Health unions warned doctor strikes will jeopardise new pay offer


Health Secretary Victoria Atkins has warned union barons a new pay offer will only be on the table if they end their crippling strikes.

Ms Atkins said people have left at home “in pain, who are in distressed” because their operations and appointments have been cancelled.

She added that if the walkouts were called off, “we will be back round the table in 20 minutes”.

Hospital bosses have warned cancer patients and women caesarean section births could come to harm unless January’s plans are cancelled. They also warned more patients could go blind if they don’t receive the eye surgery they require.

Ms Atkins declared yesterday: “My one ask of the BMA (British Medical Association) is very simple: Call off the strikes. Why won’t you call off the strikes? And please get around the table with me because we can get this done.

“Please come back round the table, call off the strikes and then we can see how much further we can go.

“It’s not just about pay, of course this is really important and indeed this year alone, junior doctors have already had a pay rise of around 8.8%, the most-junior of doctors, the first and second year of doctors, they’ve had the highest pay rises within the range up to 10.3% because we understand as a Government, we’ve heard what the doctors are saying to us.

“But I also want to do more than that, I don’t just want to look at pay, I also want to look at their conditions because when I walk around hospitals, when I talk to doctors, they tell me one of the things they want to feel is valued. And I absolutely understand that and I want to work with them to enable that to happen. “

Ms Atkins also suggested some medics are “deeply uncomfortable” about the timing of strikes.

Junior doctors in England are on the second day of a 72-hour walkout and are due to return to work at 7am on December 23.

They will also strike for six days from January 3, the longest spell of industrial action in the NHS’s history.

The chief executive of NHS Employers, Danny Mortimer, told Banfield in the letter that patients who needed to be treated urgently would be in danger of suffering damage to their health during the strike if the care they usually receive was not available because there were too few staff to provide it.

He identified the areas of care as “fast progressing cancers; time-critical inductions and urgent ‘elective’ C-sections; [and] corneal transplant surgeries”.

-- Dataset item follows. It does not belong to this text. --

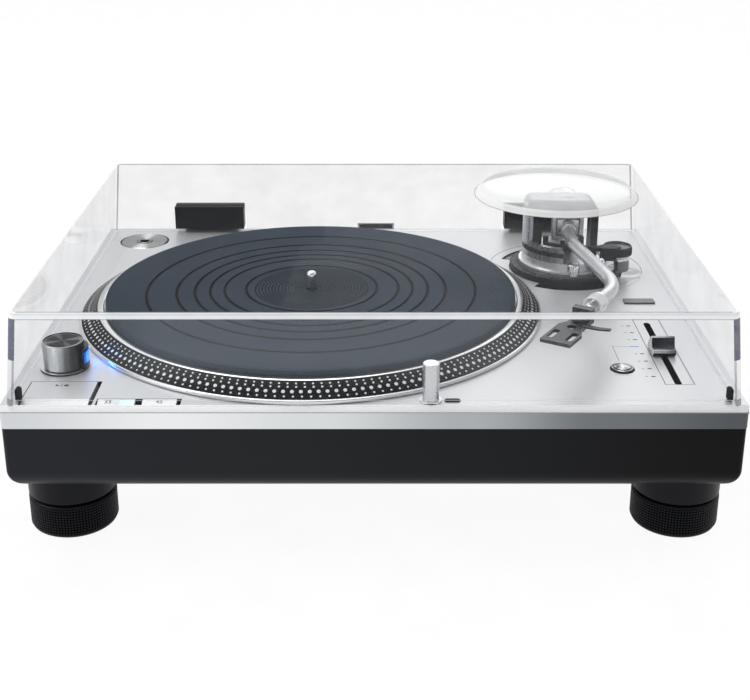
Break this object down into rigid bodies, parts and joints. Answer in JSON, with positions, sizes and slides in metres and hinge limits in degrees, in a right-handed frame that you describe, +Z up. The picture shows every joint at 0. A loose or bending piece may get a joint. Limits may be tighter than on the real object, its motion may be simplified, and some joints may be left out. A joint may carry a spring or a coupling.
{
  "type": "turntable",
  "caption": "Direct-drive record turntable with S-shaped tonearm, strobe-rim platter, ribbed rubber mat, hinged clear dust cover and round height-adjustable feet.",
  "frame": {"origin": "centre of the footprint (bounding box, hinge brackets included) on the table", "axes": "+X to the tonearm side, +Y to the hinges at the back, +Z up"},
  "size_m": [0.453, 0.372, 0.173],
  "materials": {
    "silver_panel": "hairline",
    "silver_turned": "turned",
    "silver_satin": "satin",
    "dark_metal": "satin",
    "black_plastic": "matt",
    "cover_clear": "clear",
    "black_rubber": "matt",
    "mat_rubber": "matt",
    "steel": "bright",
    "chrome": "polished",
    "magnet": "plain",
    "copper_coils": "wound",
    "brass": "turned",
    "board": "lacquered",
    "grey_plastic": "matt",
    "blue_lamp": "lit",
    "grey_paint": "satin",
    "black_metal": "anodised"
  },
  "bodies": {
    "chassis": {"top_panel": "silver_panel", "cabinet": "black_plastic", "bottom_cover": "black_rubber", "foot_necks": "black_plastic", "hinge_brackets": "black_plastic", "sub_chassis": "silver_satin", "stator_coils": "copper_coils", "bearing_housing": "brass", "circuit_boards": "board", "deck_switches_and_fader": "grey_plastic", "rear_terminal_panel": "black_plastic", "phono_terminals": "brass", "mains_inlet": "black_plastic", "bottom_screws": "steel", "target_light_sleeve": "silver_satin", "strobe_housing": "silver_satin", "tonearm_base_plate": "silver_satin", "blank_plate": "grey_paint"},
    "dust_cover": {"dust_cover": "cover_clear", "cover_hinge_blocks": "black_plastic", "cover_bumpers": "black_rubber", "rear_blank_plate": "dark_metal"},
    "platter": {"platter": "silver_turned", "rotor_magnet": "magnet", "spindle": "steel"},
    "rubber_mat": {"rubber_mat": "mat_rubber"},
    "adapter_45": {"adapter_45": "silver_turned"},
    "power_dial": {"power_dial": "silver_turned"},
    "start_stop_key": {"start_stop_key": "silver_panel"},
    "speed_key_33": {"speed_key_33": "silver_panel", "speed_key_lamp": "blue_lamp"},
    "speed_key_45": {"speed_key_45": "silver_panel"},
    "reset_button": {"reset_button": "silver_turned"},
    "target_light_release": {"target_light_release": "black_plastic"},
    "pitch_knob": {"pitch_knob": "dark_metal"},
    "target_light": {"target_light": "silver_turned"},
    "height_ring": {"height_ring": "black_metal"},
    "arm_base": {"arm_base_drum": "silver_satin", "gimbal_yoke": "silver_turned", "arm_rest": "black_plastic", "anti_skate_bracket": "silver_satin"},
    "height_lock": {"height_lock": "chrome"},
    "anti_skate_dial": {"anti_skate_dial": "black_metal"},
    "cue_lever": {"cue_lever": "chrome"},
    "cue_lift_rail": {"cue_lift_rail": "black_plastic"},
    "gimbal_frame": {"gimbal_frame": "silver_satin"},
    "arm_tube": {"arm_tube": "silver_satin"},
    "counterweight_bush": {"counterweight_bush": "black_plastic"},
    "counterweight": {"counterweight": "steel"},
    "stylus_force_ring": {"stylus_force_ring": "black_metal"},
    "headshell_collar": {"headshell_collar": "chrome"},
    "headshell": {"headshell": "dark_metal"},
    "stud_front_left": {"foot_stud_front_left": "steel"},
    "foot_front_left": {"foot_front_left": "black_plastic"},
    "stud_front_right": {"foot_stud_front_right": "steel"},
    "foot_front_right": {"foot_front_right": "black_plastic"},
    "stud_rear_left": {"foot_stud_rear_left": "steel"},
    "foot_rear_left": {"foot_rear_left": "black_plastic"},
    "stud_rear_right": {"foot_stud_rear_right": "steel"},
    "foot_rear_right": {"foot_rear_right": "black_plastic"}
  },
  "joints": [
    {"name": "cover_open", "type": "hinge", "parent": "chassis", "child": "dust_cover", "pos_m": [0, 0.174, 0.109], "axis": [-1, 0, 0], "range_deg": [0, 62]},
    {"name": "platter_spin", "type": "hinge", "parent": "chassis", "child": "platter", "pos_m": [-0.045, -0.0182, 0.103], "axis": [0, 0, 1], "continuous": true},
    {"name": "mat_lift", "type": "slide", "parent": "platter", "child": "rubber_mat", "axis": [0, 0, 1], "range_m": [0, 0.03]},
    {"name": "adapter_lift", "type": "slide", "parent": "chassis", "child": "adapter_45", "axis": [0, 0, 1], "range_m": [0, 0.03]},
    {"name": "power_dial_turn", "type": "hinge", "parent": "chassis", "child": "power_dial", "pos_m": [-0.1996, -0.1258, 0.112], "axis": [0, 0, -1], "range_deg": [0, 45]},
    {"name": "start_stop_key_press", "type": "slide", "parent": "chassis", "child": "start_stop_key", "axis": [0, 0, -1], "range_m": [0, 0.001], "stiffness_N_per_m": 400, "springref_m": -0.002},
    {"name": "speed_key_33_press", "type": "slide", "parent": "chassis", "child": "speed_key_33", "axis": [0, 0, -1], "range_m": [0, 0.001], "stiffness_N_per_m": 400, "springref_m": -0.002},
    {"name": "speed_key_45_press", "type": "slide", "parent": "chassis", "child": "speed_key_45", "axis": [0, 0, -1], "range_m": [0, 0.001], "stiffness_N_per_m": 400, "springref_m": -0.002},
    {"name": "reset_button_press", "type": "slide", "parent": "chassis", "child": "reset_button", "axis": [0, 0, -1], "range_m": [0, 0.001], "stiffness_N_per_m": 400, "springref_m": -0.002},
    {"name": "target_light_release_press", "type": "slide", "parent": "chassis", "child": "target_light_release", "axis": [0, 0, -1], "range_m": [0, 0.001], "stiffness_N_per_m": 400, "springref_m": -0.002},
    {"name": "pitch_slide", "type": "slide", "parent": "chassis", "child": "pitch_knob", "axis": [0, -1, 0], "range_m": [-0.046, 0.046]},
    {"name": "target_light_drop", "type": "slide", "parent": "chassis", "child": "target_light", "axis": [0, 0, -1], "range_m": [0, 0.02], "stiffness_N_per_m": 20, "springref_m": -0.02},
    {"name": "arm_base_lift", "type": "slide", "parent": "chassis", "child": "arm_base", "axis": [0, 0, 1], "range_m": [0, 0.006]},
    {"name": "height_ring_turn", "type": "hinge", "parent": "chassis", "child": "height_ring", "pos_m": [0.1505, 0.067, 0.103], "axis": [0, 0, 1], "range_deg": [0, 91]},
    {"name": "height_lock_turn", "type": "hinge", "parent": "arm_base", "child": "height_lock", "pos_m": [0.1515, 0.0332, 0.113], "axis": [0, 0, 1], "range_deg": [0, 60]},
    {"name": "anti_skate_turn", "type": "hinge", "parent": "arm_base", "child": "anti_skate_dial", "pos_m": [0.187, 0.0484, 0.124], "axis": [0, 0, 1], "range_deg": [0, 270]},
    {"name": "cue_lever_turn", "type": "hinge", "parent": "arm_base", "child": "cue_lever", "pos_m": [0.1761, 0.0195, 0.1212], "axis": [1, 0, 0], "range_deg": [-40, 0]},
    {"name": "cue_rail_lift", "type": "slide", "parent": "arm_base", "child": "cue_lift_rail", "axis": [0, 0, 1], "range_m": [0, 0.0033]},
    {"name": "arm_swing", "type": "hinge", "parent": "arm_base", "child": "gimbal_frame", "pos_m": [0.1505, 0.067, 0.138], "axis": [0, 0, 1], "range_deg": [-47, 0]},
    {"name": "arm_tilt", "type": "hinge", "parent": "gimbal_frame", "child": "arm_tube", "pos_m": [0.1505, 0.067, 0.138], "axis": [-0.9976, 0.0698, 0], "range_deg": [0, 4]},
    {"name": "counterweight_travel", "type": "slide", "parent": "arm_tube", "child": "counterweight_bush", "axis": [0.0698, 0.9976, 0], "range_m": [-0.002, 0.0055]},
    {"name": "counterweight_turn", "type": "hinge", "parent": "counterweight_bush", "child": "counterweight", "pos_m": [0.15392, 0.11588, 0.138], "axis": [0.0698, 0.9976, 0], "range_deg": [-360, 1080]},
    {"name": "stylus_force_ring_turn", "type": "hinge", "parent": "counterweight", "child": "stylus_force_ring", "pos_m": [0.15302, 0.10311, 0.138], "axis": [0.0698, 0.9976, 0], "continuous": true},
    {"name": "headshell_collar_turn", "type": "hinge", "parent": "arm_tube", "child": "headshell_collar", "pos_m": [0.14402, -0.10493, 0.138], "axis": [0.521, 0.8536, 0], "range_deg": [0, 90]},
    {"name": "headshell_pull", "type": "slide", "parent": "arm_tube", "child": "headshell", "axis": [-0.521, -0.8536, 0], "range_m": [0, 0.01]},
    {"name": "foot_travel_front_left", "type": "slide", "parent": "chassis", "child": "stud_front_left", "axis": [0, 0, -1], "range_m": [0, 0.006]},
    {"name": "foot_turn_front_left", "type": "hinge", "parent": "stud_front_left", "child": "foot_front_left", "pos_m": [-0.1981, -0.1386, 0.012], "axis": [0, 0, -1], "range_deg": [0, 1440]},
    {"name": "foot_travel_front_right", "type": "slide", "parent": "chassis", "child": "stud_front_right", "axis": [0, 0, -1], "range_m": [0, 0.006]},
    {"name": "foot_turn_front_right", "type": "hinge", "parent": "stud_front_right", "child": "foot_front_right", "pos_m": [0.1981, -0.1386, 0.012], "axis": [0, 0, -1], "range_deg": [0, 1440]},
    {"name": "foot_travel_rear_left", "type": "slide", "parent": "chassis", "child": "stud_rear_left", "axis": [0, 0, -1], "range_m": [0, 0.006]},
    {"name": "foot_turn_rear_left", "type": "hinge", "parent": "stud_rear_left", "child": "foot_rear_left", "pos_m": [-0.1981, 0.1186, 0.012], "axis": [0, 0, -1], "range_deg": [0, 1440]},
    {"name": "foot_travel_rear_right", "type": "slide", "parent": "chassis", "child": "stud_rear_right", "axis": [0, 0, -1], "range_m": [0, 0.006]},
    {"name": "foot_turn_rear_right", "type": "hinge", "parent": "stud_rear_right", "child": "foot_rear_right", "pos_m": [0.1981, 0.1186, 0.012], "axis": [0, 0, -1], "range_deg": [0, 1440]}
  ],
  "couplings": [
    {"joint": "height_ring_turn", "follows": "arm_base_lift", "rad_per_m": 261.8},
    {"joint": "cue_rail_lift", "follows": "cue_lever_turn", "m_per_rad": -0.0045837},
    {"joint": "counterweight_travel", "follows": "counterweight_turn", "m_per_rad": 0.00028648},
    {"joint": "foot_travel_front_left", "follows": "foot_turn_front_left", "m_per_rad": 0.00023873},
    {"joint": "foot_travel_front_right", "follows": "foot_turn_front_right", "m_per_rad": 0.00023873},
    {"joint": "foot_travel_rear_left", "follows": "foot_turn_rear_left", "m_per_rad": 0.00023873},
    {"joint": "foot_travel_rear_right", "follows": "foot_turn_rear_right", "m_per_rad": 0.00023873}
  ]
}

The Health Secretary said there were people at home “who are in pain, who are in distress, who have had their operations and their appointments cancelled” and “that’s not acceptable for them as patients and for us as a system”.

She added: “There will be many, many doctors listening to this who feel deeply uncomfortable that their committee has called these strikes at this time. I would encourage anyone who feels like that quietly to consider whether this committee is in fact representing their views.

“I know, for example, that consultants and nurses and other doctors who aren’t on strike are, today and yesterday, and will be over January, coming in, doing extra shifts to ensure that that level of care is provided for patients.

“They are being expected by the junior doctors’ committee to pick up the slack of their strikes.”

But the British Medical Association (BMA) claimed Ms Atkins should “stop trying to divide” the profession and “turn her focus to getting back around the table” with junior doctors.

BMA junior doctors committee co-chairmen, Dr Robert Laurenson and Dr Vivek Trivedi, said: “It’s disappointing after what we felt was an improved tone and approach from Ms Atkins, compared with that of her predecessor, that she appears to have a different recollection of our discussions.

“Throughout negotiations with the Government we had a mutually agreed deadline for them to make a credible offer. This deadline passed and we were therefore forced to call strikes.

“We did not walk away from negotiations and we are happy to talk to Ms Atkins at any time. It is the Government’s insistence that they will not talk while strikes are scheduled that is blocking progress and wasting unnecessary time.

“We appeal directly to Ms Atkins and the Government to drop this precondition and get back around the table.”